Written problem =
Reproduce exactly the lines below, from the first through the one containing "cut is open.", and nothing more.
— start Information supplied —
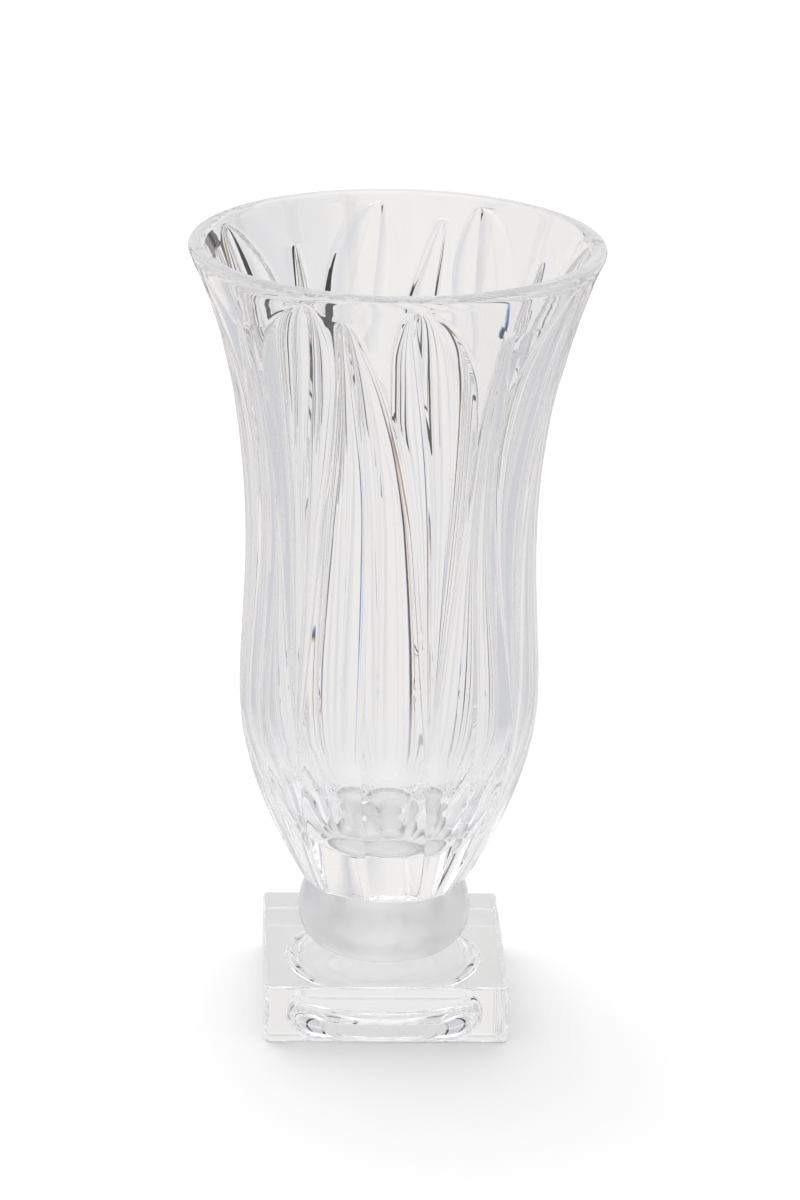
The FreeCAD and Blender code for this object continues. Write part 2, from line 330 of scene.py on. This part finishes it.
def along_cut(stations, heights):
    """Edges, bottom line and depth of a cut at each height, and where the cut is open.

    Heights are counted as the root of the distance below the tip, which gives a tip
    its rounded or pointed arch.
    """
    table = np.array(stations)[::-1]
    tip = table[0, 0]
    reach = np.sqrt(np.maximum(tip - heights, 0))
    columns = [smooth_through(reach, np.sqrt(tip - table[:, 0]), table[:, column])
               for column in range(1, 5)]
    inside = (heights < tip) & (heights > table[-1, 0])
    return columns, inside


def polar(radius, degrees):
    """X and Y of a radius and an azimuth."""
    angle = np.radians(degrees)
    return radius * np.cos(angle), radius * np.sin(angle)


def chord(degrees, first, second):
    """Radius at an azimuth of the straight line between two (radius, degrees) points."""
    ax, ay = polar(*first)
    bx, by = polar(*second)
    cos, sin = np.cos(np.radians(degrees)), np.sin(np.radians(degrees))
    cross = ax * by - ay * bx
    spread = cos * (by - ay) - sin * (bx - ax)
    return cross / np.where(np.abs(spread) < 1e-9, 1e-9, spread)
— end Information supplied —
Response to this exercise =
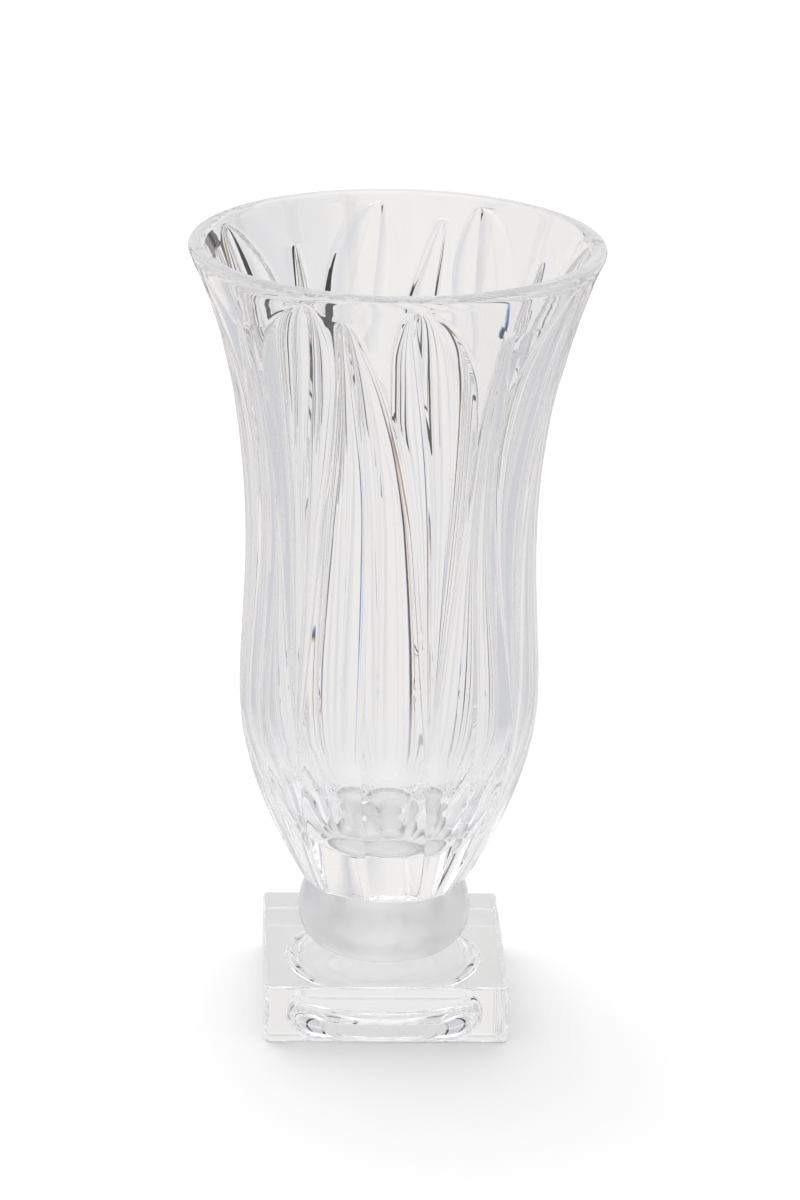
The FreeCAD and Blender code for this object continues. Write part 2, from line 330 of scene.py on. This part finishes it.
def along_cut(stations, heights):
    """Edges, bottom line and depth of a cut at each height, and where the cut is open.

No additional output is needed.